|(Note the number of days since the last launch in the timer to your right; over 5 months since the last launch.)|
A spectacular mishap in which a $424 million NASA research satellite was lost in the Pacific has caused the launch of a military satellite from the Kodiak Launch Complex to be delayed for several months.
The U.S. Air Force had initially announced it would launch a Minotaur IV rocket in May. But now an Air Force spokesman says the launch won't be until mid-summer or early fall. The spokesman asked not to be named.
The cause of the delay can be traced to a malfunction of a similar rocket last month.
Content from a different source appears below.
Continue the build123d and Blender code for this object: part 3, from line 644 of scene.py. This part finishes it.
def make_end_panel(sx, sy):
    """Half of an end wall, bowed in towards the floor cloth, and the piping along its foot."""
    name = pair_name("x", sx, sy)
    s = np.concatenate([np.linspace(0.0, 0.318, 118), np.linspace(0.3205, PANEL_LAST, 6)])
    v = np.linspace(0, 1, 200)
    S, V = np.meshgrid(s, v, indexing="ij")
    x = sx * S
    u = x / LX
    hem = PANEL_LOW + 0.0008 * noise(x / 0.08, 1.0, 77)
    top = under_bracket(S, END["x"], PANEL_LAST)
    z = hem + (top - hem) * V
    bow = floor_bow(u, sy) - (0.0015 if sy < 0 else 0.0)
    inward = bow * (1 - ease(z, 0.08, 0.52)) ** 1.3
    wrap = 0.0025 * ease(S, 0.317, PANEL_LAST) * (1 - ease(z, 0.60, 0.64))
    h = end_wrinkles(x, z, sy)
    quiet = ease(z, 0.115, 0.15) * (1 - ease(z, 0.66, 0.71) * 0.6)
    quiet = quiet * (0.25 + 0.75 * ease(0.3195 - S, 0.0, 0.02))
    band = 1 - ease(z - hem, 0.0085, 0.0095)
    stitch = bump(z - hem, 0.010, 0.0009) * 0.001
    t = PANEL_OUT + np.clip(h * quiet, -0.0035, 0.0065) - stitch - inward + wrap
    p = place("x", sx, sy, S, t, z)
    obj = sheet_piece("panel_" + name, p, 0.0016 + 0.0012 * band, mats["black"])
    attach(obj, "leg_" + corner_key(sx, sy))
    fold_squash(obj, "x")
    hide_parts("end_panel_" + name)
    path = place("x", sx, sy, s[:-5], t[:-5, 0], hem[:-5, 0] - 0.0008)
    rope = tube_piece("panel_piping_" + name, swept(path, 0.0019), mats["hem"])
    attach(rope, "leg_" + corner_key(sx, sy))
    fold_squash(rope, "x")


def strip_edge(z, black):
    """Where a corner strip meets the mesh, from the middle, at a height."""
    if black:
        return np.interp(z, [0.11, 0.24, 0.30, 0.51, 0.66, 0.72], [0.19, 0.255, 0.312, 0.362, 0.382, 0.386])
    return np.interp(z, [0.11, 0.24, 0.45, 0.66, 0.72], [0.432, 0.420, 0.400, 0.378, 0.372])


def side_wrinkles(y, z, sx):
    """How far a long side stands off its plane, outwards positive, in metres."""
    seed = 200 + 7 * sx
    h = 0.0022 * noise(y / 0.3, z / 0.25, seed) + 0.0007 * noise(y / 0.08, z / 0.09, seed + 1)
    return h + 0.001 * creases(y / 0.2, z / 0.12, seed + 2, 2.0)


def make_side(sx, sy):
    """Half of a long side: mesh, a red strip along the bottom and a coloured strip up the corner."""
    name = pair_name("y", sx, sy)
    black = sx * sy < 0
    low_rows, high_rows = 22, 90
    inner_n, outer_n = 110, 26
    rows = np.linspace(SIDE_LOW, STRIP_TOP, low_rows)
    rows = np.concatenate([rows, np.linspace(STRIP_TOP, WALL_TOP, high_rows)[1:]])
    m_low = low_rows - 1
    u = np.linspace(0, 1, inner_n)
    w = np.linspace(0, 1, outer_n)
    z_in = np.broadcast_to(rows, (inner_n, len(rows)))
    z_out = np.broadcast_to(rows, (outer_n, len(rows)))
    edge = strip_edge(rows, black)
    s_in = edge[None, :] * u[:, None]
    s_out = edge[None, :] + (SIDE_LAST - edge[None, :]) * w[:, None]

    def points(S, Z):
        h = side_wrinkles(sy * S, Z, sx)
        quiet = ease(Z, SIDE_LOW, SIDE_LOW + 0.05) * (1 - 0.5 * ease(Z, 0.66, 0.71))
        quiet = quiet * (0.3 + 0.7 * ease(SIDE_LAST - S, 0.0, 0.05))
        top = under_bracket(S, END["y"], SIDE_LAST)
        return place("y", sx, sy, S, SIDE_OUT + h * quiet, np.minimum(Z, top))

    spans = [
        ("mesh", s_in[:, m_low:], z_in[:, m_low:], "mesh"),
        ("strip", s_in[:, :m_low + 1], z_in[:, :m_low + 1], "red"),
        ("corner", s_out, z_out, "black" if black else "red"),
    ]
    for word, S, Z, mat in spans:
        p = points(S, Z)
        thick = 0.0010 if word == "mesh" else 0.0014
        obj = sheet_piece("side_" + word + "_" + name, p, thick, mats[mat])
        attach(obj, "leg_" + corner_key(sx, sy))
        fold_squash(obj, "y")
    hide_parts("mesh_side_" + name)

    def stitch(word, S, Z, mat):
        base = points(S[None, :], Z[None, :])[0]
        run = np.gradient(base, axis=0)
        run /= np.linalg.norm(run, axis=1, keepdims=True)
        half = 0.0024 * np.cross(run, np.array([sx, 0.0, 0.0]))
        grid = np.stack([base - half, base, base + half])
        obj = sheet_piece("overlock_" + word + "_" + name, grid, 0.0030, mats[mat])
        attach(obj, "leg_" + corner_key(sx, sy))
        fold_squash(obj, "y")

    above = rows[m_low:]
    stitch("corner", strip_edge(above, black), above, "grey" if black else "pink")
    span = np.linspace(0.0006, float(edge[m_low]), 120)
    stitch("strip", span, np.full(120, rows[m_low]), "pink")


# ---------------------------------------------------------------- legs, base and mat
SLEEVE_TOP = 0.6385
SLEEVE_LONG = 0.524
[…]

An apparent malfunction of a launch from Vandenberg Air Force Base in California destroyed NASA's Glory mission, a climate research satellite that had been mounted on a Taurus XL rocket.
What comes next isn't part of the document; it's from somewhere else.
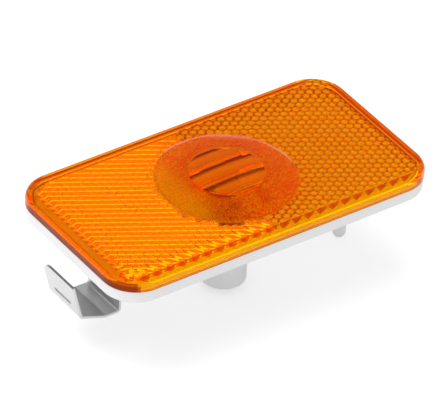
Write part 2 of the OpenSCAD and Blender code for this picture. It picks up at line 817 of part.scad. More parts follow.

Spaceflight Now reported this week that the Glory mission had failed to separate properly in mid-flight and the payload was lost in the Pacific Ocean.
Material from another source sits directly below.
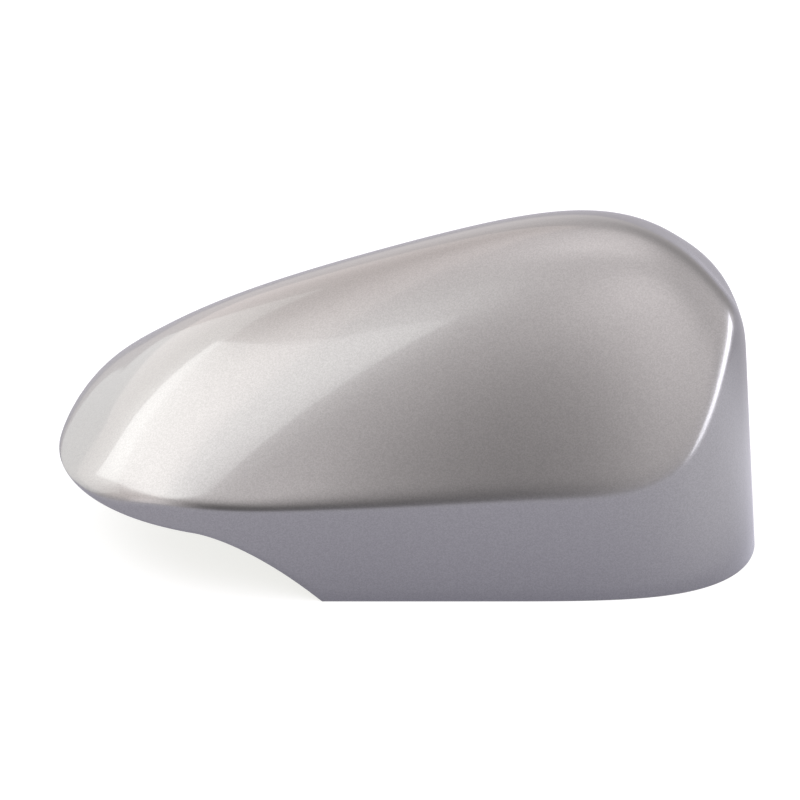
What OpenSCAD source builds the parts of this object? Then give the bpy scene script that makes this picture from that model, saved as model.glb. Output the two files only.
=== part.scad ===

While of a different design, the Taurus XL shares some of the same components as the Minotaur IV causing the Air Force to ground the mission as a precaution.
The Minotaur IV is based on the Peacemaker ICBM missile and is the same type of rocket that successfully launched from Kodiak's Narrow Cape last November.
The Air Force says the "exact nature of the problem" that occurred is still unknown and it's still awaiting the facts before committing to a launch date in Kodiak.
The Air Force added that the military satellite is the only mission currently booked for the Kodiak Launch Complex which is owned by the state-owned Alaska Aerospace Corporation.